Atmospheric protection is served by three multilateral environmental agreements (MEAs): the United Nations Economic Commission for Europe’s Convention on Long-range Transboundary Air Pollution, the Vienna Convention for the Protection of the Ozone Layer and the United Nations Framework Convention on Climate Change (UNFCCC). Each addresses different environmental issues. This siloed approach has had varying degrees of success, with the success of the Vienna Convention being overshadowed by the failure of the UNFCCC to halt the rising concentration of global greenhouse gases. Many scientific and organisational partnerships exist between the atmospheric observation communities that support the respective MEAs, but a unified approach to assessing our knowledge of the interactions and feedbacks between the changing atmospheric composition and the Earth system globally is yet to be seen.
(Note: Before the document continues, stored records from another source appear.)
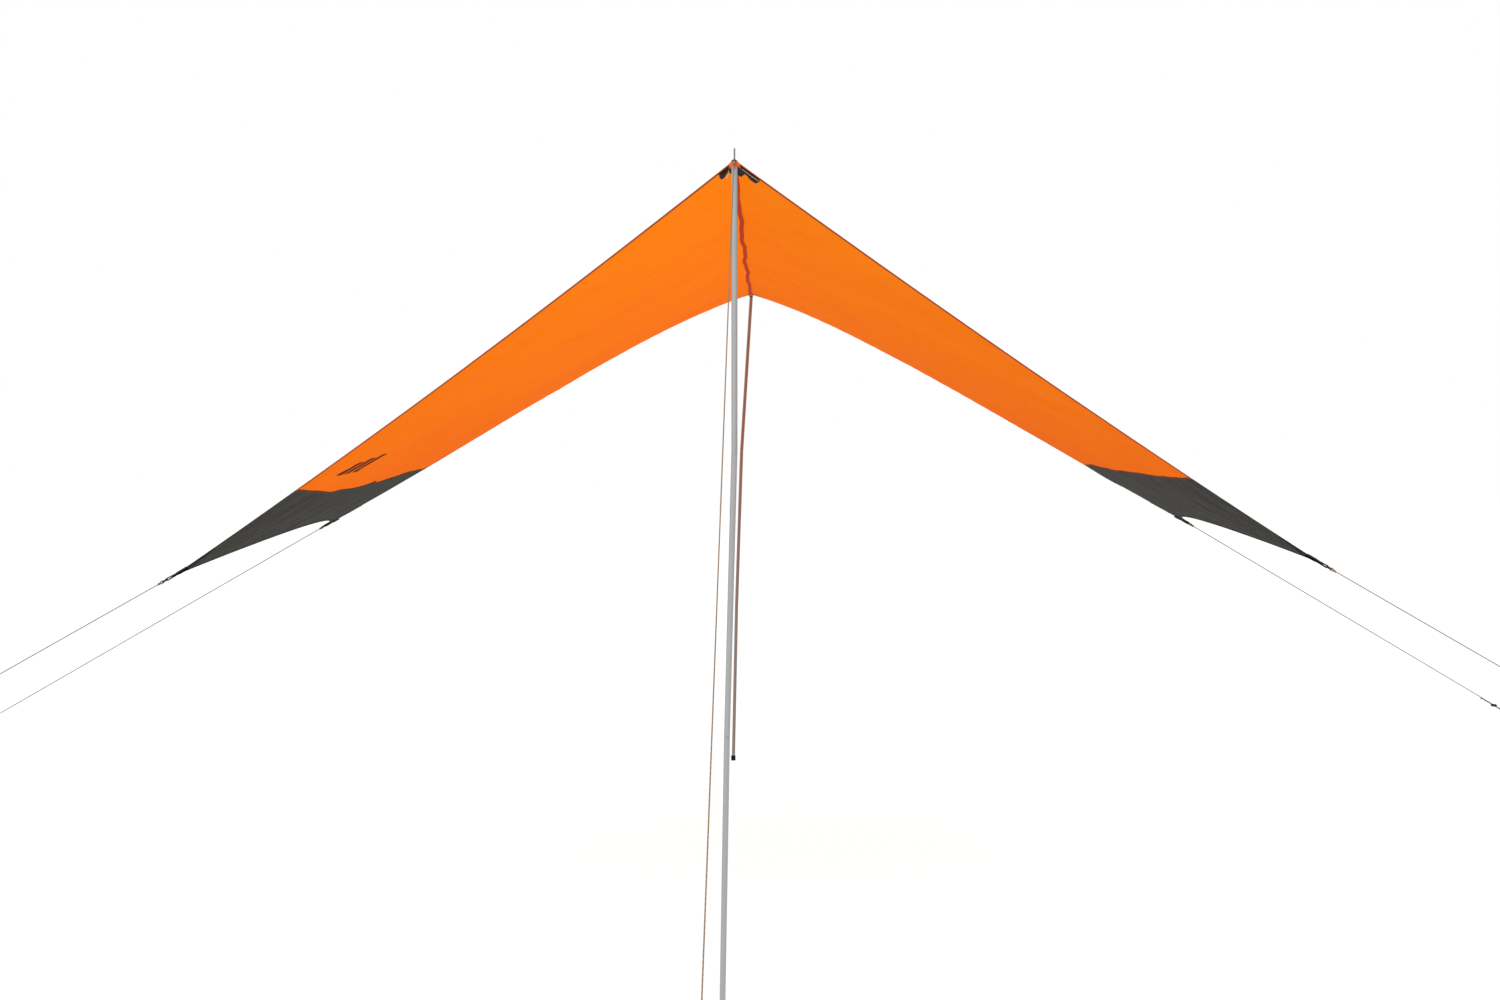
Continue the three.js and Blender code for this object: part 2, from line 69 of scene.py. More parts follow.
def between(a, b, share):
    return a * (1 - share) + b * share


# ---- Driving dimensions, as in the CAD frame ----
POLE_Y = joints["far_pole_swing"]["pos_m"][1]
RIDGE_Z = sum(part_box("eyelet_near")[k].z for k in (0, 1)) / 2
ROOF_SLOPE = math.radians(31.5)
RIDGE_SAG = 0.045
TIP_INSET = 0.036  # the cloth stops this far short of the poles
TIP_LIFT = 0.004  # and rides this much above the eyelets
END_CUTS = {"near_left": 0.150, "near_right": 0.164, "far_left": 0.134, "far_right": 0.145}
SIDE_CUT = 0.162
SIDE_SAG = 0.020
RISES = {  # how far each end edge billows up, a third and two thirds of the way down it
    "near_left": (0.008, 0.002),
    "near_right": (0.010, 0.004),
    "far_left": (0.074, -0.011),
    "far_right": (0.078, -0.002),
}
SEAM = {"near": 0.790, "far": 0.804}  # the roof panel's share of the way down to the side edge
SEAM_BOW = 0.022
CORNER_REACH = 0.057  # from the cloth's corner to where the line is tied
LINE_RADIUS = 0.0015
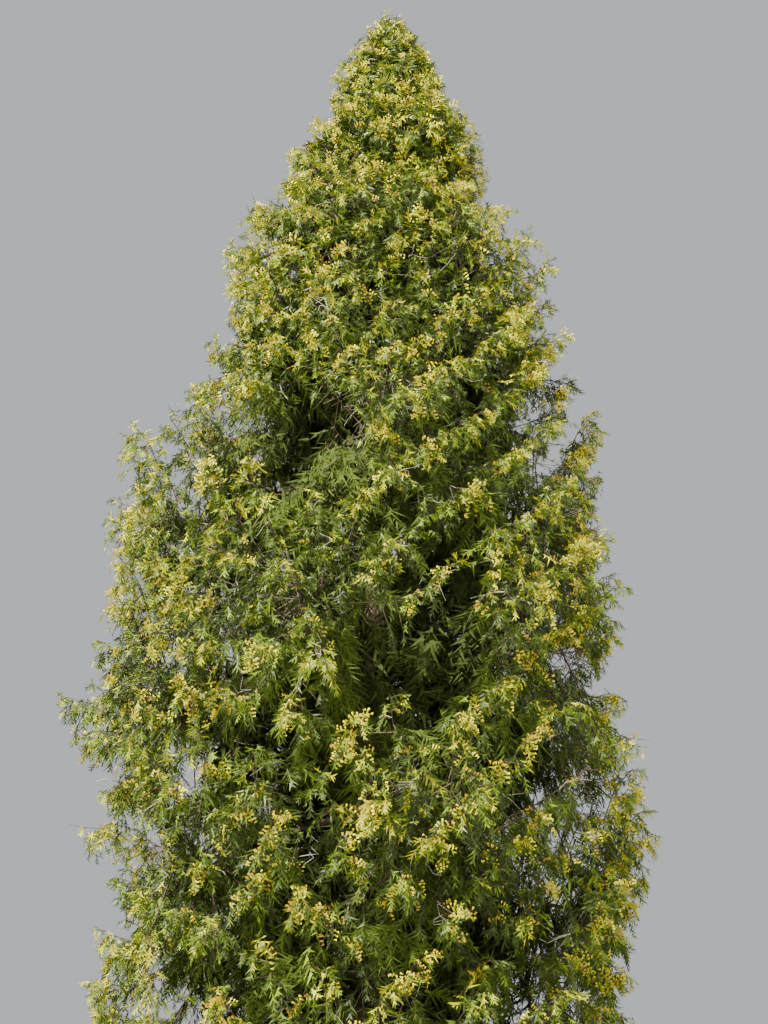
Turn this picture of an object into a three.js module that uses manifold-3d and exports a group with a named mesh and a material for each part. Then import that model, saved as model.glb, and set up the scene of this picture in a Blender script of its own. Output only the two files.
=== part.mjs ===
// Western red cedar: a whole tree as separate solids.
// Millimetres, +Z up, origin at the centre of the flat cut under the trunk, ground at z = 0.
// Azimuth 0 is +X, to the right of the front view; the front looks towards +Y.
import * as THREE from 'three';
import { mergeVertices } from 'three/addons/utils/BufferGeometryUtils.js';
import Module from 'manifold-3d';

const wasm = await Module();
wasm.setup();

// Trunk
const TRUNK_TOP = 14700;
const TRUNK_RADIUS = 208;
const TRUNK_TOP_RADIUS = 9;
const TRUNK_TAPER = 0.88;
const FLARE_RADIUS = 120;
const FLARE_HEIGHT = 420;
const FLUTES = 7;
const FLUTE_DEPTH = 0.13;
const FLUTE_HEIGHT = 750;
const TRUNK_LEAN = -60;
const TRUNK_SWAY = 28;
const TRUNK_SIDES = 14;
const TRUNK_RINGS = 19;
const RING_CROWDING = 1.8;

// Crown outline: how far the foliage reaches from the trunk at each height, to the left and right
const CROWN_LOWEST = 950;
const CROWN_TOP = 16000;
const CROWN = [
  { height: 900, left: 1480, right: 1420 },
  { height: 2000, left: 1980, right: 1900 },
  { height: 3200, left: 2140, right: 2040 },
  { height: 4800, left: 2150, right: 1990 },
  { height: 5500, left: 2140, right: 2040 },
  { height: 6300, left: 2310, right: 2280 },
  { height: 7150, left: 2620, right: 2140 },
  { height: 7450, left: 2700, right: 2180 },
  { height: 7900, left: 2240, right: 2280 },
  { height: 8600, left: 2420, right: 2180 },
  { height: 9200, left: 2500, right: 2020 },
  { height: 9380, left: 2440, right: 2030 },
  { height: 9560, left: 1860, right: 2040 },
  { height: 9800, left: 1760, right: 2060 },
  { height: 10500, left: 1760, right: 2180 },
  { height: 10900, left: 1600, right: 1620 },
  { height: 11300, left: 1500, right: 1660 },
  { height: 11800, left: 1620, right: 1840 },
  { height: 12200, left: 1540, right: 1300 },
  { height: 12650, left: 1260, right: 840 },
  { height: 12950, left: 1100, right: 1000 },
  { height: 13500, left: 1080, right: 1100 },
  { height: 13950, left: 640, right: 940 },
  { height: 14300, left: 620, right: 680 },
  { height: 14600, left: 700, right: 640 },
  { height: 15300, left: 430, right: 410 },
  { height: 15700, left: 240, right: 190 },
  { height: 16000, left: 70, right: 70 },
];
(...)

Effective mitigation policy that addresses multiple environmental issues must be supported by integrated research systems that span multiple strands of the atmospheric system, so that connections can be made between atmospheric processes. Commitments to protecting the atmosphere have been made – but similar commitments to the sustained monitoring programmes that fundamentally inform policy and evaluation are limited.

Developing solutions

The North Atlantic boasts unique atmospheric observational capacity and is home to some of the most globally advanced atmospheric measurement sites. Considering the investment capacity that exists in the surrounding developed countries, the North Atlantic community is uniquely positioned to assess and inform effective integrated responses to these challenges. However, this study found that gaps remain in North Atlantic atmospheric measurement, not only in terms of the spatial distribution of the measurement sites, but also the coordination and synthesis of measurements. Filling these gaps is necessary for integrated scientific assessment that leads to targeted policy responses addressing atmospheric protection, cross-cutting all issues of atmospheric and environmental protection. The North Atlantic region has set the stage for collaborative initiatives that have advanced atmospheric research considerably, including Aerosol Characterisation Experiments 1 and 2.

There is scope to build on the legacy of the observation capacity and international scale of atmospheric composition projects, to bring together the existing monitoring activities of large-scale international projects for targeted scientific output and public engagement and effective responses to environmental change.